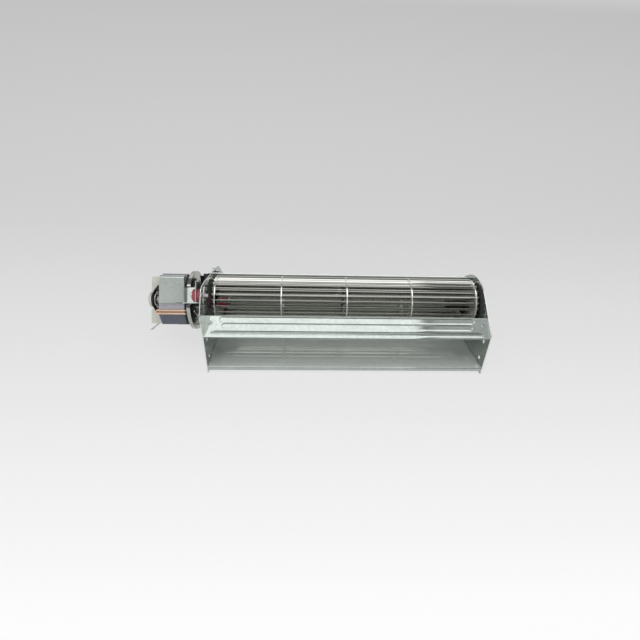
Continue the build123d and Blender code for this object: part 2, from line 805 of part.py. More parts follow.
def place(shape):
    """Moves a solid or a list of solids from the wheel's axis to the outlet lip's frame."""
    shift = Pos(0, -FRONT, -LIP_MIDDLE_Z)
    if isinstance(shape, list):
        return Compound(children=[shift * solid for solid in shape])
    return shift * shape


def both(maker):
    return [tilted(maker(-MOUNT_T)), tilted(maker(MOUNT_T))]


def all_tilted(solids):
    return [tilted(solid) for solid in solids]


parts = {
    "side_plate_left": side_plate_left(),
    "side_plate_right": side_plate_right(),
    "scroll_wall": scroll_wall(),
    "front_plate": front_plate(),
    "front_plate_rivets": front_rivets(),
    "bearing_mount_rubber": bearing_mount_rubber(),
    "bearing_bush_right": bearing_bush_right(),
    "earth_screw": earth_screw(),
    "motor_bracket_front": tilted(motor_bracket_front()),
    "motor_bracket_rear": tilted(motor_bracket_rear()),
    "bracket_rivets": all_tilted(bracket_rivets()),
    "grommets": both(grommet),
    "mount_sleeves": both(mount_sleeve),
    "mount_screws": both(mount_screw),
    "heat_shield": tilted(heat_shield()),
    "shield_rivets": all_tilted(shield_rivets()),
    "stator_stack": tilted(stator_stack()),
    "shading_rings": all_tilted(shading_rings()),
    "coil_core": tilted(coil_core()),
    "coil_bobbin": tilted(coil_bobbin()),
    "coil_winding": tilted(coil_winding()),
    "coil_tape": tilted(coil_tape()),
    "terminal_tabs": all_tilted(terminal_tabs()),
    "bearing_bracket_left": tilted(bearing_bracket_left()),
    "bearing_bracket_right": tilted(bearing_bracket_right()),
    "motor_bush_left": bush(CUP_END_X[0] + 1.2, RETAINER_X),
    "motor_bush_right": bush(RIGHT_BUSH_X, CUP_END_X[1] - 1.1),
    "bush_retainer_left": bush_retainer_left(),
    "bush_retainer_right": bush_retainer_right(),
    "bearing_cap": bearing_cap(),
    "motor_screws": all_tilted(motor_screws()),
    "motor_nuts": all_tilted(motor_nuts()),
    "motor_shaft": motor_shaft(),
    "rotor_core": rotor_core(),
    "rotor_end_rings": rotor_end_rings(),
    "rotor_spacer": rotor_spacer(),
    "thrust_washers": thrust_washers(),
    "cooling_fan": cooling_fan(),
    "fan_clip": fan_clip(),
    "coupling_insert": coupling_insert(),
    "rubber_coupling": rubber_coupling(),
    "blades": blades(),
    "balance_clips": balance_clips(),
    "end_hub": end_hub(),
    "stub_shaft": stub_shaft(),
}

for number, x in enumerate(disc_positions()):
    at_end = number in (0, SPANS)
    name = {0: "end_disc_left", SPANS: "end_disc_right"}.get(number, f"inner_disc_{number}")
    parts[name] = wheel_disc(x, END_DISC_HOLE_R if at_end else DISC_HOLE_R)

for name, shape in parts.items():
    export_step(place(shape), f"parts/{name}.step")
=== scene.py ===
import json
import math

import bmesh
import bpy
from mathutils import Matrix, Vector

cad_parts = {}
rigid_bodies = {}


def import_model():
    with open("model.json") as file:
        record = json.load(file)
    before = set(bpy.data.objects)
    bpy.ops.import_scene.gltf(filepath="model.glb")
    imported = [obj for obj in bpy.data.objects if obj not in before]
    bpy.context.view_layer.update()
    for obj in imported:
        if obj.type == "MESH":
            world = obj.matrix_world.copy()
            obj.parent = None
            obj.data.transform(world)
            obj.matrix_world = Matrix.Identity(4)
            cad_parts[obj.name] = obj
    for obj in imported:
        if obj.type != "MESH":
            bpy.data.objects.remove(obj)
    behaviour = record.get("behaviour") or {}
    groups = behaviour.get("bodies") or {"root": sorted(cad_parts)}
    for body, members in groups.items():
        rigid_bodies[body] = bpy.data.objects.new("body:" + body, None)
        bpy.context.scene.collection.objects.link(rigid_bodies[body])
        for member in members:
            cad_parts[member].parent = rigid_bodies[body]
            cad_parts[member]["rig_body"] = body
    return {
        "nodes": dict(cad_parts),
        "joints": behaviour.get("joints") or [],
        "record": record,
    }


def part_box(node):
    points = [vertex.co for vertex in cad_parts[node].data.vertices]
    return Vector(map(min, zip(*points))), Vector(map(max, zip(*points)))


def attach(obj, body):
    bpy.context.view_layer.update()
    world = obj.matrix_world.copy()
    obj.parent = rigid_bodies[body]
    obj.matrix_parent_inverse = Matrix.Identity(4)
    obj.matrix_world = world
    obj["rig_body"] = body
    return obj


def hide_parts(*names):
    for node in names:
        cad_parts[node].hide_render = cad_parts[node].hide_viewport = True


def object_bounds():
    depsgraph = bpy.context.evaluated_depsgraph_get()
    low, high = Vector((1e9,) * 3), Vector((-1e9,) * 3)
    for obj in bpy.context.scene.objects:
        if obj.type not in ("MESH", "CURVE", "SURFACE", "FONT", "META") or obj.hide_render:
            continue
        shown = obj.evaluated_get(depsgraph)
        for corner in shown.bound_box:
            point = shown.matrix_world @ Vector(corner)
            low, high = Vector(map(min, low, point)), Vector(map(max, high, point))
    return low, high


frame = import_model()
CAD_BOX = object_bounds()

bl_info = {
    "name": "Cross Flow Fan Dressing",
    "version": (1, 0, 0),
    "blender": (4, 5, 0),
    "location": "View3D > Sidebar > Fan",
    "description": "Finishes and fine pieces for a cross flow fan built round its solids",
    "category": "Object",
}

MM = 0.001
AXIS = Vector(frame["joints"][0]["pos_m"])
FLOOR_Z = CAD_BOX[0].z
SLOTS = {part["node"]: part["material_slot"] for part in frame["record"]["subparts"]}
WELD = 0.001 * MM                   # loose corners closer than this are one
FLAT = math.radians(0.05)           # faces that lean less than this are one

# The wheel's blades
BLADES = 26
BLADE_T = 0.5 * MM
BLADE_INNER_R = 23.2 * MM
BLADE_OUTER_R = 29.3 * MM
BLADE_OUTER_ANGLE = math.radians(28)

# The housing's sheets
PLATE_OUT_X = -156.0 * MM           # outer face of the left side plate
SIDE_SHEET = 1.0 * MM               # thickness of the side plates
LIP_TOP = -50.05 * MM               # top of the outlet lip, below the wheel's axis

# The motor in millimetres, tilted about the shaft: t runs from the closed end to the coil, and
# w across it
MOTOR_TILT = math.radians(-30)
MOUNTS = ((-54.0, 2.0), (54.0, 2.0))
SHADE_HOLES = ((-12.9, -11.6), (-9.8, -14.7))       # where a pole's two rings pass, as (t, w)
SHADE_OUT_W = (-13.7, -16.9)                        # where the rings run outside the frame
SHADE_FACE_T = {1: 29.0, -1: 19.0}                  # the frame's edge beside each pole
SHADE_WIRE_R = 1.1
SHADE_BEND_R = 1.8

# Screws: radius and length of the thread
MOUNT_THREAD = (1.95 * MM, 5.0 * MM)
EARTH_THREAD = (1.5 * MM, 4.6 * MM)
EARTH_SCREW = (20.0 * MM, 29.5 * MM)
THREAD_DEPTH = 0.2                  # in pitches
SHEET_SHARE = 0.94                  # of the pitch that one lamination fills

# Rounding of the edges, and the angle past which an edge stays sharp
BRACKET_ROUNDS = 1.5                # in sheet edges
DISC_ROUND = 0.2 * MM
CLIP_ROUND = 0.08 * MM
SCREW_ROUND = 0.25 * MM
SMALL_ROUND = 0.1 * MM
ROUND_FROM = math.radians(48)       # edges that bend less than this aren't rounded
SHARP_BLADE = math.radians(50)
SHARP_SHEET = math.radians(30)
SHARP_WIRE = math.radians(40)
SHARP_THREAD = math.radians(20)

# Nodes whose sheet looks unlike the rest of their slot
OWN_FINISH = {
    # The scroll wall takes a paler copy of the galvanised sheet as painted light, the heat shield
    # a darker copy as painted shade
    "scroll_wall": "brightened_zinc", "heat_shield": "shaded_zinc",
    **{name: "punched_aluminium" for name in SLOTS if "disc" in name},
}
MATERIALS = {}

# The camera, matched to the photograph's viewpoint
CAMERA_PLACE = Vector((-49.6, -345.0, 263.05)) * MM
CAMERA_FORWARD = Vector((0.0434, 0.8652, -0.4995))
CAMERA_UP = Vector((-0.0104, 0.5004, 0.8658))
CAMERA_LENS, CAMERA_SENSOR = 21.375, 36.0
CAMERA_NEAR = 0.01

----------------

## Problem description
Output exactly the leading lines of the data, up to and including the line marked by "return [tilted(solid) for".

## The reply
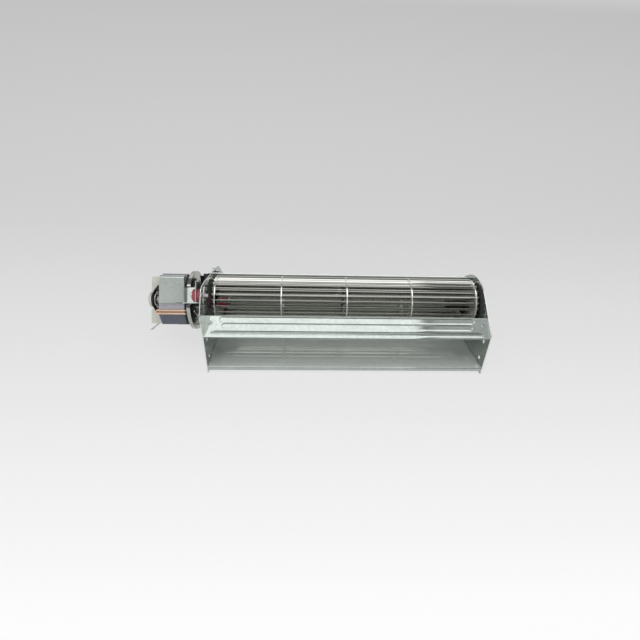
Continue the build123d and Blender code for this object: part 2, from line 805 of part.py. More parts follow.
def place(shape):
    """Moves a solid or a list of solids from the wheel's axis to the outlet lip's frame."""
    shift = Pos(0, -FRONT, -LIP_MIDDLE_Z)
    if isinstance(shape, list):
        return Compound(children=[shift * solid for solid in shape])
    return shift * shape


def both(maker):
    return [tilted(maker(-MOUNT_T)), tilted(maker(MOUNT_T))]


def all_tilted(solids):
    return [tilted(solid) for solid in solids]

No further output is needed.